The whole crisis is too complex to deal with in a short article, but it is worth examining one repeated and popular critique: that sexual abuse of children is caused by the discipline of celibacy. The usual formulation of this charge is the simplistic viewpoint that if the priests were able to have a proper, sexual relationship with a wife, they would not have abused children.
However, one only needs to nudge this seemingly obvious critique slightly and it collapses. Outside of Catholic clergy circles the majority of child sex abuse happens within the family—the perpetrators being married men. It is clear therefore that marriage, on its own, does not cure the problem of the sexual abuse of children.
Nor is the problem confined to Catholics. Protestants, whose pastors are able to marry, report similar rates of sexual abuse.
Neither does having an active sex life necessarily dampen the pedophile’s enthusiasm for underage partners. Convicted pedophiles are usually sexually voracious, and an obsession with sex may actually intensify the desire for young victims.
Furthermore, the majority of sexual abuse of minors among Catholic priests was committed against boys and adolescent young men. In other words, there was a homosexual dimension to the abuse. Clearly, these are not men who simply “need to find a good woman.”
Their particular appetites were not likely to be cured, or controlled, by marriage.
The simplistic charge that the discipline of celibacy causes sexual abuse is easily dismissed. However, the question is not so straightforward. One needs to consider the complexity of the call to celibacy itself.
The original reason for the discipline was both spiritual and practical.
St. Paul encouraged his followers to remain celibate so they could please God alone and not be encumbered with the demands of wife and family. (I Corinthians 7:7) The priest or monk accepted the discipline of celibacy as a kind of military or athletic discipline.
Through celibacy he controlled his physical desires and dedicated himself completely to the cause of Christ. In addition, through celibacy the priest conformed his own life more perfectly to that of Christ the Great High Priest.
While these ideals are sublime, one can’t help wondering how many men were also drawn to the priesthood or religious life because they understood very well that marriage was not for them. We see celibacy as a great self denial, but perhaps it was all too easy, not only for some men to accept celibacy, but also for other, already celibate men, to accept them into the community.
For whatever reasons, they found celibacy not a burden, but a relief. Rather than doing the hard work of recognition and integration of their sexuality, they escaped into the seeming safety of celibacy.
No doubt many of these men, by the workings of grace and self discipline, turned the vow of celibacy into the high calling it was intended to be. Rather than an escape from reality, the call to celibacy became their path to integration and a mature sexuality and self understanding. Unfortunately, many others failed, and their stunted or distorted sexuality drove them to choose immature, unhealthy and abusive behaviors.
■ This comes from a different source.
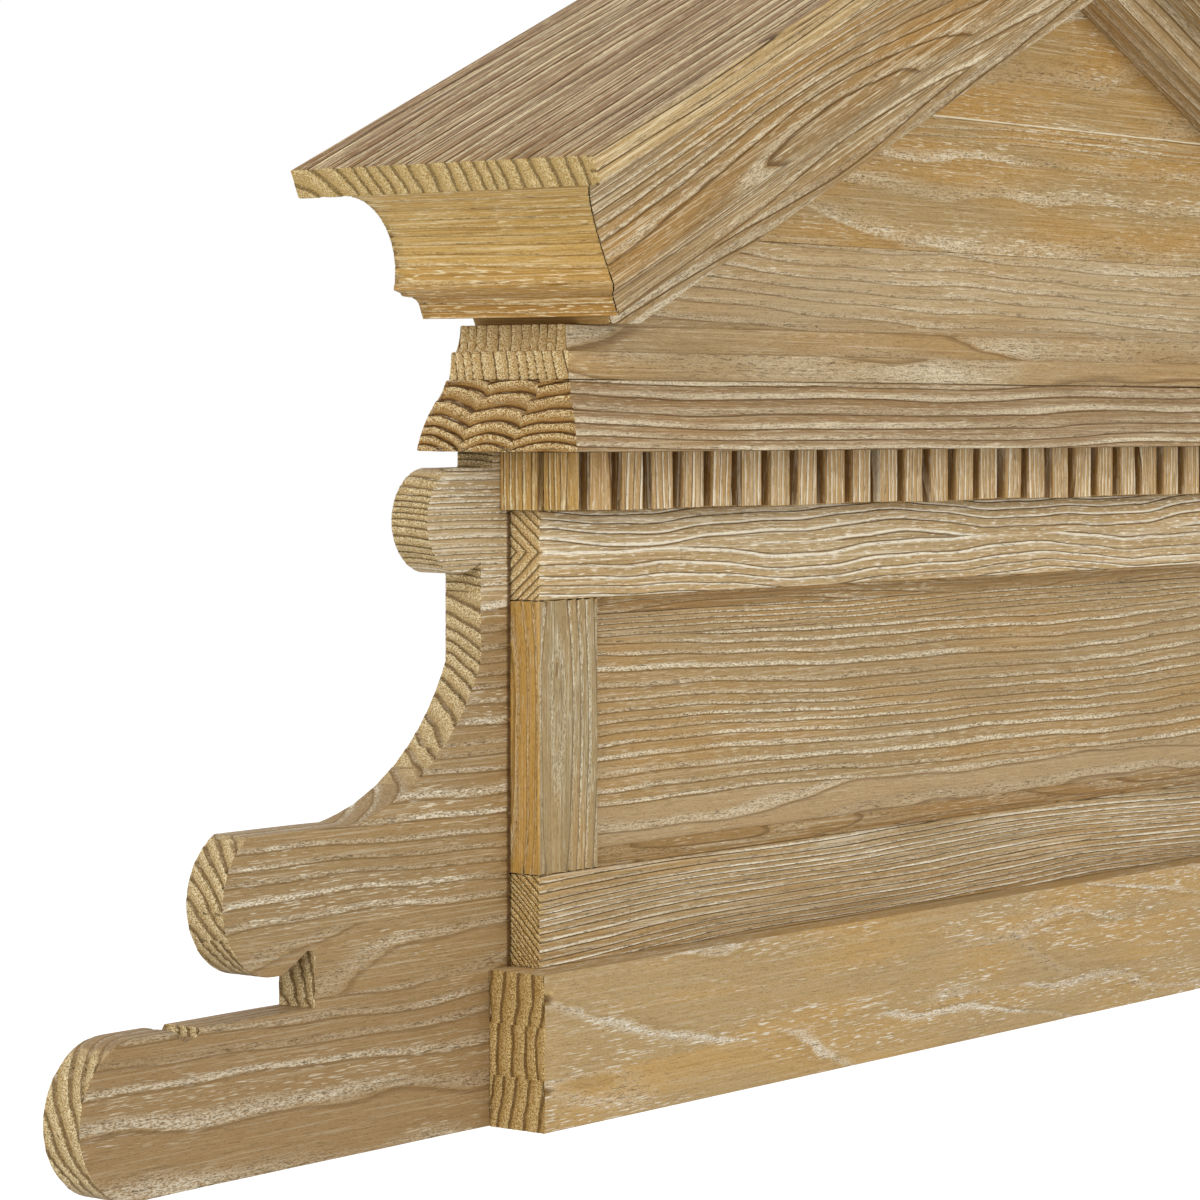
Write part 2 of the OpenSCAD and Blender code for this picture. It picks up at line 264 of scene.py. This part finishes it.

If this is so, then the problem is not the vow of celibacy per se, but a distorted understanding and practice of celibacy.
In his weighty study of the subject, Celibacy in Crisis, Richard Sipe regards the discipline of celibacy as inherently flawed, concluding, “Only a thoroughgoing reform of the celibacy/sexual structure of the church will really address the problem of sexual abuse.”
However, in a more positive chapter, Sipe analyzes the achievements of celibacy, recognizing the large number of men in his study for whom the discipline of celibacy was their path to greater human maturity and Christian sanctity. By a unified life of prayer, work, service and community their vow of celibacy became one of the tools to a secure and stable life of service.
In our sex-crazed society, we sometimes forget that all of the baptized are called to that sexual self discipline we call chastity. For Catholics, the only legitimate sexual relations are between validly married husband and wife. Pope St. John Paul II himself acknowledged, “Chastity is the work of a lifetime.”
All of us are called, through self discipline, to integrate our sexual instincts into the fullness of our humanity. Marriage is one path to this goal. Celibacy is the other. Those who are called to vows of celibacy reveal this path to the whole church.
That some who followed that path went disastrously astray should not require the complete abandonment of the path, anymore than those who have distorted and destroyed marriage should make us abolish that sacred gift.